_Given material_:

····················

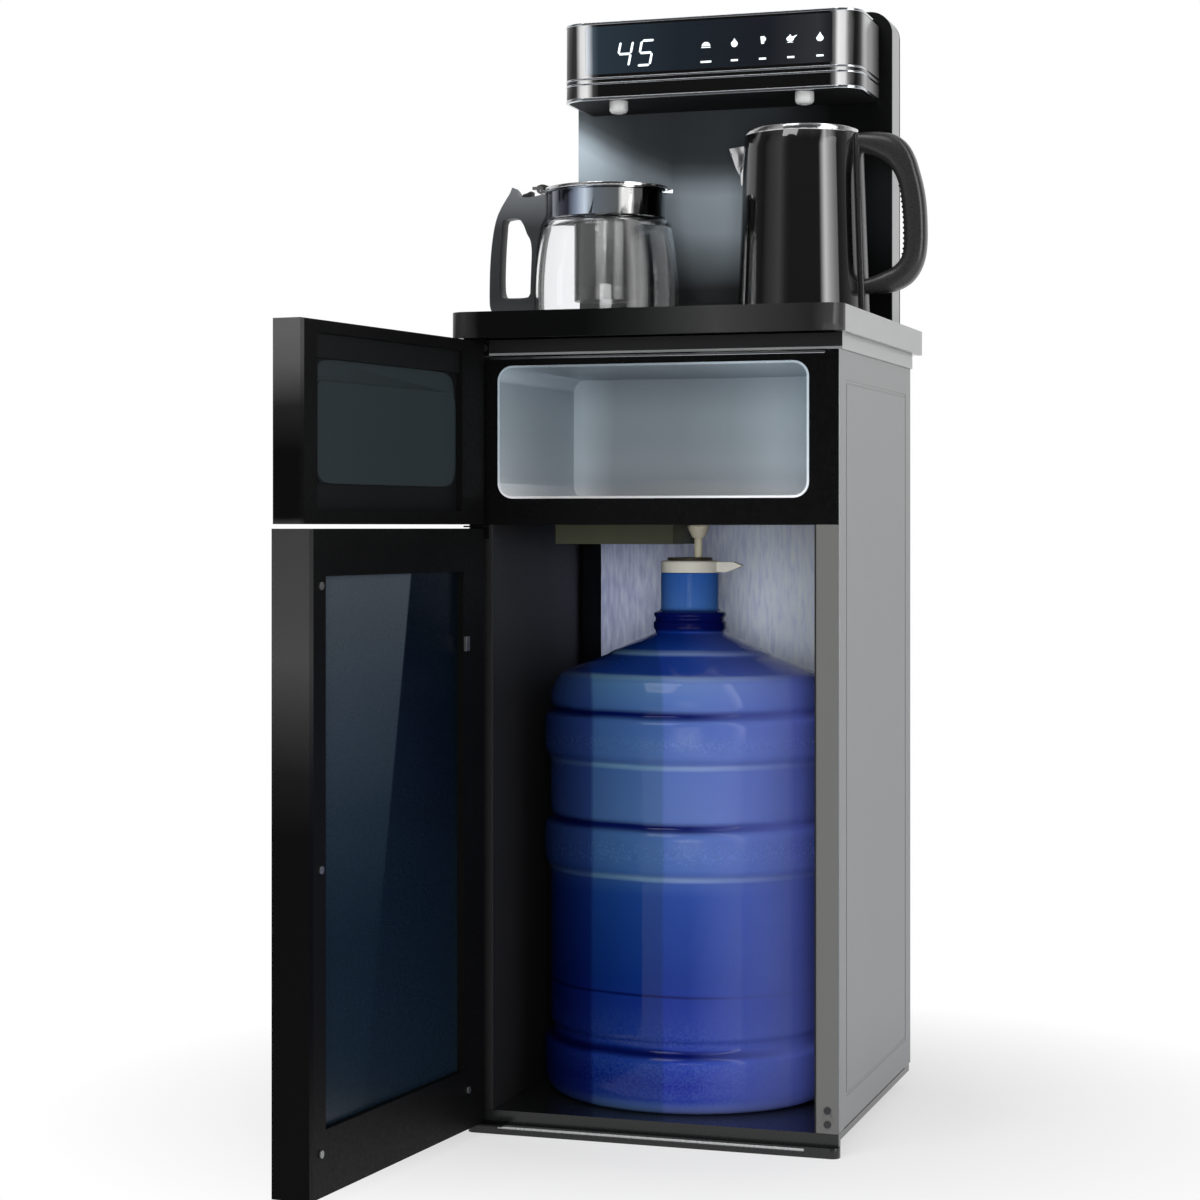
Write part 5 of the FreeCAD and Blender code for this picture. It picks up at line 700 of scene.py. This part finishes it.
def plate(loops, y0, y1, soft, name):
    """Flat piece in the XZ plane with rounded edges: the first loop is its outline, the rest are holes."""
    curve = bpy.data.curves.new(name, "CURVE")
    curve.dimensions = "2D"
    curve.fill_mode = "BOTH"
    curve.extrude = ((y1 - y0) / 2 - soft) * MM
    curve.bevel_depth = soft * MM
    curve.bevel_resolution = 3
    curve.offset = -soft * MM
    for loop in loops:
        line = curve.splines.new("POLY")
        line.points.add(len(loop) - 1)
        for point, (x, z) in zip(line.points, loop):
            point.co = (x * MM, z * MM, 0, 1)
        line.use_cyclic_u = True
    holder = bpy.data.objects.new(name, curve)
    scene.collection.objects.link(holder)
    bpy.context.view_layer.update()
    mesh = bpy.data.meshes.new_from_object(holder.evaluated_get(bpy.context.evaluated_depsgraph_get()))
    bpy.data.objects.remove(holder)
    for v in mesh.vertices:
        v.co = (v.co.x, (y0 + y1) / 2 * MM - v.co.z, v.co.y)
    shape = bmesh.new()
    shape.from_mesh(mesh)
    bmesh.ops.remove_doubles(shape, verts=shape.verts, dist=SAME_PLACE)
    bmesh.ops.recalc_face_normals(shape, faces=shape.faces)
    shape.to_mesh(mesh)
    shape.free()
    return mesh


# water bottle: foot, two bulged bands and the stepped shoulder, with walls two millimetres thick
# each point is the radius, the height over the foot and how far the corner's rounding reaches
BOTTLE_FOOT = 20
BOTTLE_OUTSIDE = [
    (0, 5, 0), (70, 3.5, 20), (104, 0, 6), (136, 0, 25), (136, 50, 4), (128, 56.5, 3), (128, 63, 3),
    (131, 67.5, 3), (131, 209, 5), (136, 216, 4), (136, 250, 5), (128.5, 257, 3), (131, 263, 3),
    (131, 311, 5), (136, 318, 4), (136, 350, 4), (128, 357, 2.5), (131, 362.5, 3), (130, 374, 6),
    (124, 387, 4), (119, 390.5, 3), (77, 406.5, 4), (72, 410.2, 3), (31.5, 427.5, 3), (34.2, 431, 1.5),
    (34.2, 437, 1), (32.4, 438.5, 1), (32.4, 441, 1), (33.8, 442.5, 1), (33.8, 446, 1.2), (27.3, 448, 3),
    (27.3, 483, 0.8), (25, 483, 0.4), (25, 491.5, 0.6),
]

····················

_What the task asks_:
Your task is to reproduce the whole listing exactly.

_Written answer_:
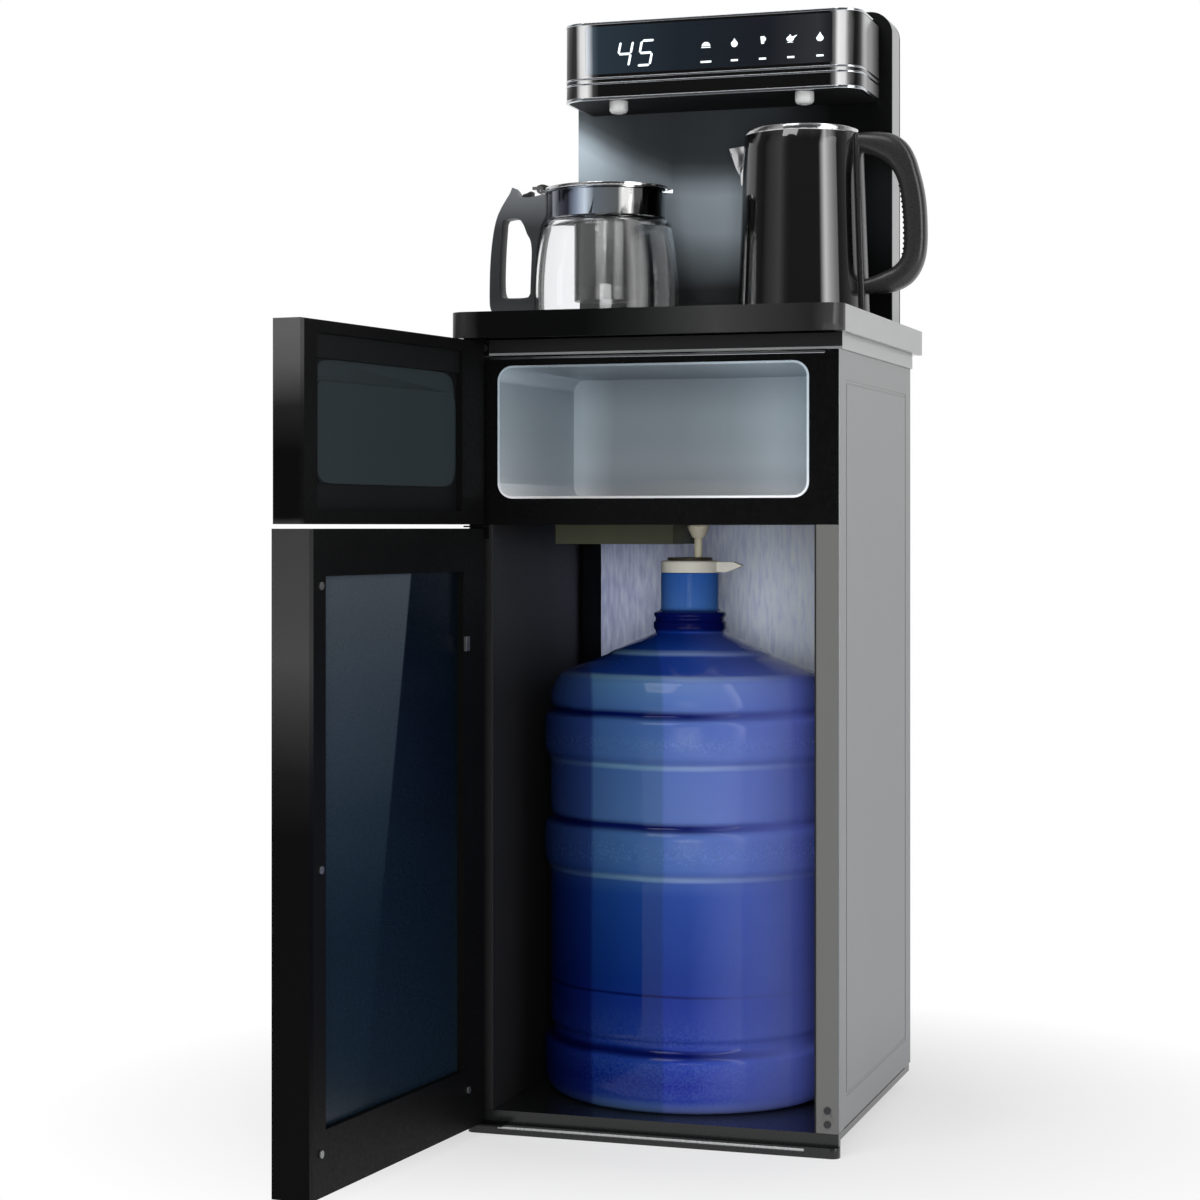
Write part 5 of the FreeCAD and Blender code for this picture. It picks up at line 700 of scene.py. This part finishes it.
def plate(loops, y0, y1, soft, name):
    """Flat piece in the XZ plane with rounded edges: the first loop is its outline, the rest are holes."""
    curve = bpy.data.curves.new(name, "CURVE")
    curve.dimensions = "2D"
    curve.fill_mode = "BOTH"
    curve.extrude = ((y1 - y0) / 2 - soft) * MM
    curve.bevel_depth = soft * MM
    curve.bevel_resolution = 3
    curve.offset = -soft * MM
    for loop in loops:
        line = curve.splines.new("POLY")
        line.points.add(len(loop) - 1)
        for point, (x, z) in zip(line.points, loop):
            point.co = (x * MM, z * MM, 0, 1)
        line.use_cyclic_u = True
    holder = bpy.data.objects.new(name, curve)
    scene.collection.objects.link(holder)
    bpy.context.view_layer.update()
    mesh = bpy.data.meshes.new_from_object(holder.evaluated_get(bpy.context.evaluated_depsgraph_get()))
    bpy.data.objects.remove(holder)
    for v in mesh.vertices:
        v.co = (v.co.x, (y0 + y1) / 2 * MM - v.co.z, v.co.y)
    shape = bmesh.new()
    shape.from_mesh(mesh)
    bmesh.ops.remove_doubles(shape, verts=shape.verts, dist=SAME_PLACE)
    bmesh.ops.recalc_face_normals(shape, faces=shape.faces)
    shape.to_mesh(mesh)
    shape.free()
    return mesh


# water bottle: foot, two bulged bands and the stepped shoulder, with walls two millimetres thick
# each point is the radius, the height over the foot and how far the corner's rounding reaches
BOTTLE_FOOT = 20
BOTTLE_OUTSIDE = [
    (0, 5, 0), (70, 3.5, 20), (104, 0, 6), (136, 0, 25), (136, 50, 4), (128, 56.5, 3), (128, 63, 3),
    (131, 67.5, 3), (131, 209, 5), (136, 216, 4), (136, 250, 5), (128.5, 257, 3), (131, 263, 3),
    (131, 311, 5), (136, 318, 4), (136, 350, 4), (128, 357, 2.5), (131, 362.5, 3), (130, 374, 6),
    (124, 387, 4), (119, 390.5, 3), (77, 406.5, 4), (72, 410.2, 3), (31.5, 427.5, 3), (34.2, 431, 1.5),
    (34.2, 437, 1), (32.4, 438.5, 1), (32.4, 441, 1), (33.8, 442.5, 1), (33.8, 446, 1.2), (27.3, 448, 3),
    (27.3, 483, 0.8), (25, 483, 0.4), (25, 491.5, 0.6),
]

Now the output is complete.